EXERCISE DETAILS
Extract the complete data exactly as given.

EXERCISE INPUT

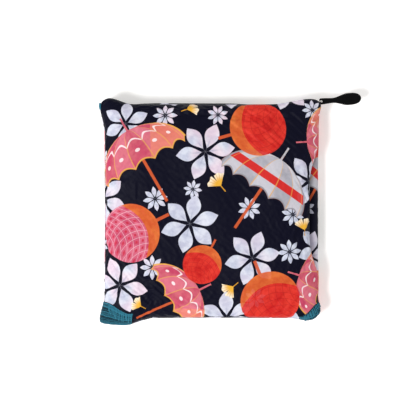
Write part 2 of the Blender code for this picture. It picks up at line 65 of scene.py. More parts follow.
def quads_of_grid(rows, columns, closed_rows=False, closed_columns=False):
    """Quads of a grid of rows x columns points; a closed direction joins its last line to its first."""
    row = np.arange(rows if closed_rows else rows - 1)[:, None]
    column = np.arange(columns if closed_columns else columns - 1)[None, :]
    after_row = (row + 1) % rows
    after_column = (column + 1) % columns
    corners = [row * columns + column, after_row * columns + column]
    corners += [after_row * columns + after_column, row * columns + after_column]
    return np.stack(np.broadcast_arrays(*corners), axis=-1).reshape(-1, 4)


def mesh_object(name, points, quads, material):
    """An object whose mesh has these points and quads, shaded smooth, riding on the pouch."""
    mesh = bpy.data.meshes.new(name)
    points = np.ascontiguousarray(points, dtype=np.float32).reshape(-1, 3)
    quads = np.ascontiguousarray(quads, dtype=np.int32)
    mesh.vertices.add(len(points))
    mesh.vertices.foreach_set("co", points.ravel())
    mesh.loops.add(quads.size)
    mesh.loops.foreach_set("vertex_index", quads.ravel())
    mesh.polygons.add(len(quads))
    mesh.polygons.foreach_set("loop_start", np.arange(0, quads.size, 4, dtype=np.int32))
    mesh.update(calc_edges=True)
    mesh.validate()
    mesh.shade_smooth()
    made = bpy.data.objects.new(name, mesh)
    bpy.context.scene.collection.objects.link(made)
    mesh.materials.append(material)
    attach(made, POUCH)
    return made


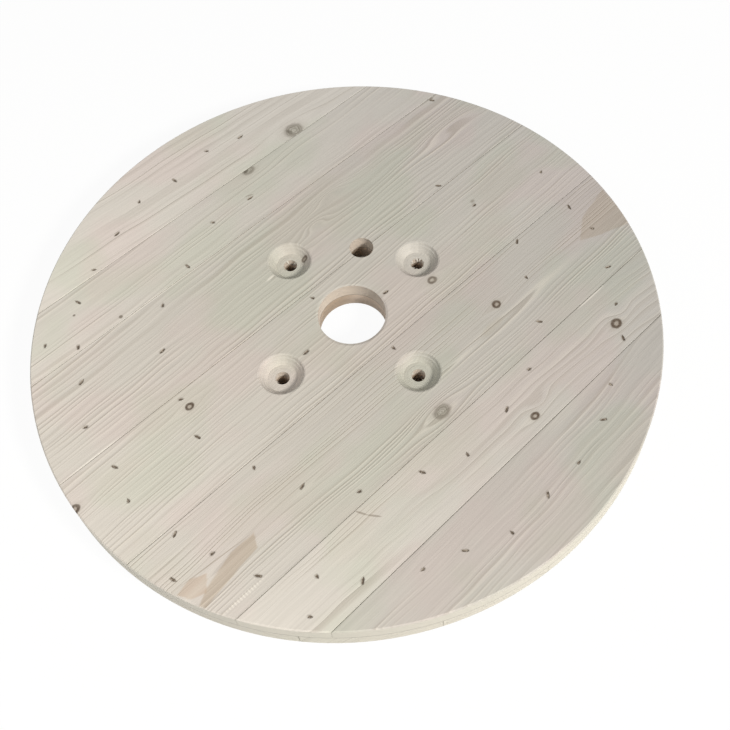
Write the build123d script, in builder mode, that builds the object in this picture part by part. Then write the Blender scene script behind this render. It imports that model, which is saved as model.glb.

RESULT OF THIS EXERCISE
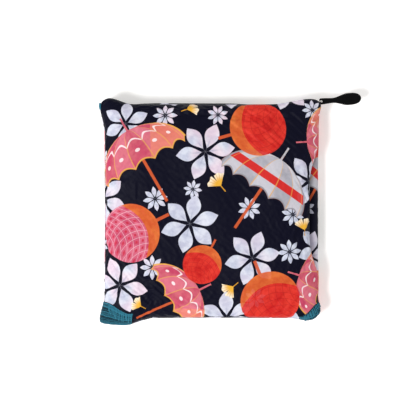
Write part 2 of the Blender code for this picture. It picks up at line 65 of scene.py. More parts follow.
def quads_of_grid(rows, columns, closed_rows=False, closed_columns=False):
    """Quads of a grid of rows x columns points; a closed direction joins its last line to its first."""
    row = np.arange(rows if closed_rows else rows - 1)[:, None]
    column = np.arange(columns if closed_columns else columns - 1)[None, :]
    after_row = (row + 1) % rows
    after_column = (column + 1) % columns
    corners = [row * columns + column, after_row * columns + column]
    corners += [after_row * columns + after_column, row * columns + after_column]
    return np.stack(np.broadcast_arrays(*corners), axis=-1).reshape(-1, 4)


def mesh_object(name, points, quads, material):
    """An object whose mesh has these points and quads, shaded smooth, riding on the pouch."""
    mesh = bpy.data.meshes.new(name)
    points = np.ascontiguousarray(points, dtype=np.float32).reshape(-1, 3)
    quads = np.ascontiguousarray(quads, dtype=np.int32)
    mesh.vertices.add(len(points))
    mesh.vertices.foreach_set("co", points.ravel())
    mesh.loops.add(quads.size)
    mesh.loops.foreach_set("vertex_index", quads.ravel())
    mesh.polygons.add(len(quads))
    mesh.polygons.foreach_set("loop_start", np.arange(0, quads.size, 4, dtype=np.int32))
    mesh.update(calc_edges=True)
    mesh.validate()
    mesh.shade_smooth()
    made = bpy.data.objects.new(name, mesh)
    bpy.context.scene.collection.objects.link(made)
    mesh.materials.append(material)
    attach(made, POUCH)
    return made


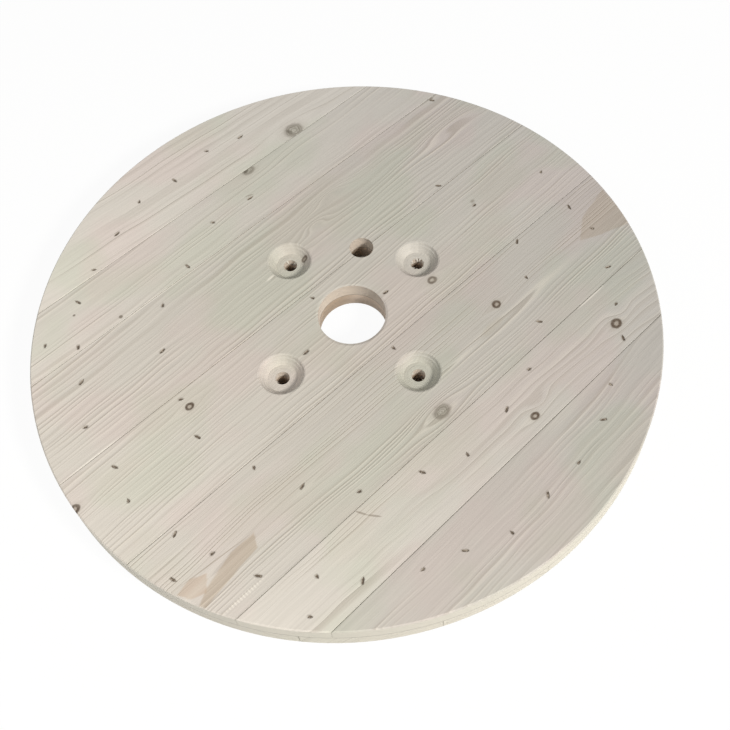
Write the build123d script, in builder mode, that builds the object in this picture part by part. Then write the Blender scene script behind this render. It imports that model, which is saved as model.glb.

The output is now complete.